Item 1.01 |
Entry into a Material Definitive Agreement. |
Agreements with or Related to ZimVie Inc.
On March 1, 2022 (the “Distribution Date”), Zimmer Biomet Holdings, Inc. (the “Company”) completed the previously announced separation (the “Separation”) of its spine and dental businesses through the distribution by the Company of 80.3% of the outstanding shares of common stock of ZimVie Inc. (“ZimVie”) to the Company’s stockholders at the close of business on February 15, 2022 (the “Record Date”). The distribution was made in the amount of one share of ZimVie common stock for every ten shares of Company common stock (the “Distribution”) owned by the Company’s stockholders at the close of business on the Record Date.
On March 1, 2022, the Company and its subsidiaries entered into definitive agreements with ZimVie that, among other things, set forth the terms and conditions of the Separation and the Distribution.
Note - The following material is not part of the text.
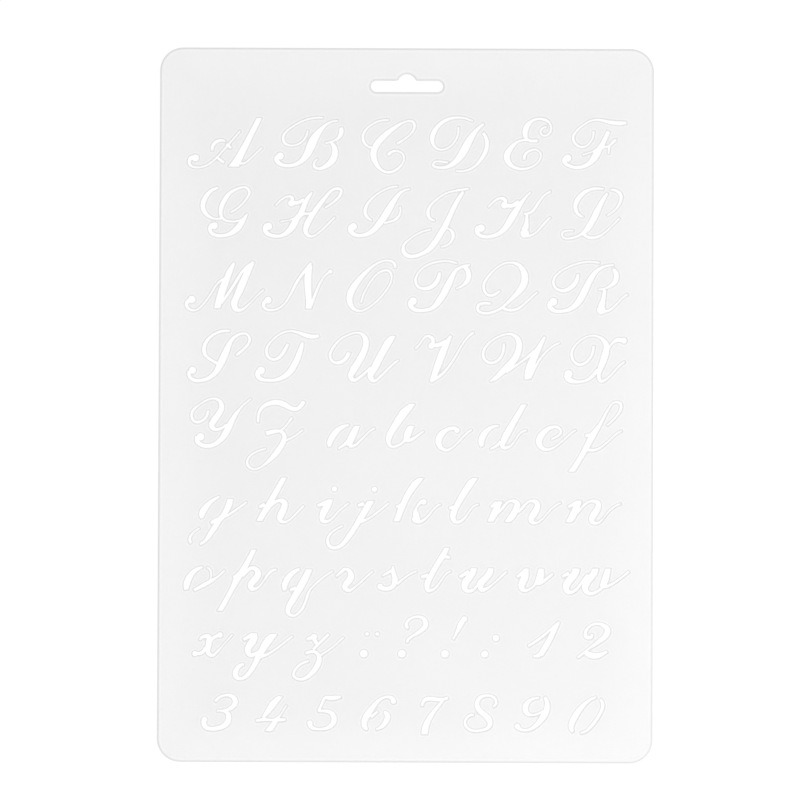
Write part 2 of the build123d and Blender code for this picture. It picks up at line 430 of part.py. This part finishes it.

The agreements, which set forth the principles and actions taken or to be taken in connection with the Separation and the Distribution and provide a framework for the Company’s relationship with ZimVie from and after the Separation and the Distribution, include a Separation and Distribution Agreement (the “Separation Agreement”), a Tax Matters Agreement (the “Tax Matters Agreement”), an Employee Matters Agreement (the “Employee Matters Agreement”), a Transition Services Agreement (the “Transition Services Agreement”), an Intellectual Property Matters Agreement (the “Intellectual Property Matters Agreement”), a Stockholder and Registration Rights Agreement (the “Stockholder and Registration Rights Agreement”), a Transition Manufacturing and Supply Agreement (the “Transition Manufacturing and Supply Agreement”), a Reverse Transition Manufacturing and Supply Agreement (the “Reverse Transition Manufacturing and Supply Agreement”) and a Transitional Trademark License Agreement (the “Transitional Trademark License Agreement”), each dated as of March 1, 2022.
On February 25, 2022, the Company entered into a waiver (the “Five-Year Facility Waiver”) related to its existing Five-Year Revolving Credit Agreement, dated as of August 20, 2021, among the Company, the lenders party thereto and JPMorgan Chase Bank, N.A., as administrative agent (the “2021 Five-Year Credit Agreement”), and a waiver (the “364-Day Facility Waiver”) related to its existing 364-Day Revolving Credit Agreement, dated as of August 20, 2021, among the Company, the lenders party thereto and JPMorgan Chase Bank, N.A., as administrative agent (the “2021 364-Day Credit Agreement”), in each case to permit the incurrence of debt and granting of liens by ZimVie and certain of its subsidiaries immediately prior to the Distribution Date and the completion of the Separation.
The descriptions included below of the Separation Agreement, the Tax Matters Agreement, the Employee Matters Agreement, the Transition Services Agreement, the Intellectual Property Matters Agreement, the Stockholder and Registration Rights Agreement, the Transition Manufacturing and Supply Agreement, the Reverse Transition Manufacturing and Supply Agreement, the Transitional Trademark License Agreement, the Five-Year Facility Waiver and the 364-Day Facility Waiver do not purport to be complete and are qualified in their entirety by reference to the full text of such agreements, which are attached as Exhibits 2.1, 10.1, 10.2, 10.3, 10.4, 10.5, 10.6, 10.7, 10.8, 10.9 and 10.10, respectively, to this Current Report on Form 8-K and incorporated by reference in this Item 1.01.
Separation and Distribution Agreement
The Separation Agreement sets forth the Company’s agreements with ZimVie regarding the principal actions to be taken in connection with the Separation and the Distribution. It also sets forth other agreements that govern aspects of the Company’s relationship with ZimVie following the Separation and the Distribution. The Separation Agreement provides for, among other things, (i) the assets to be transferred, the liabilities to be assumed and the contracts to be assigned to each of the Company and ZimVie as part of the Separation, (ii) cross-indemnities principally designed to place financial responsibility for the obligations and liabilities of the ZimVie businesses with ZimVie and financial responsibility for the obligations and liabilities of the Company’s remaining businesses with the Company, (iii) procedures with respect to claims subject to indemnification and related matters and governing the Company’s and ZimVie’s obligations and allocations of liabilities with respect to ongoing litigation matters and (iv) the allocation between the Company and ZimVie of rights and obligations under existing insurance policies with respect to occurrences prior to completion of the Distribution.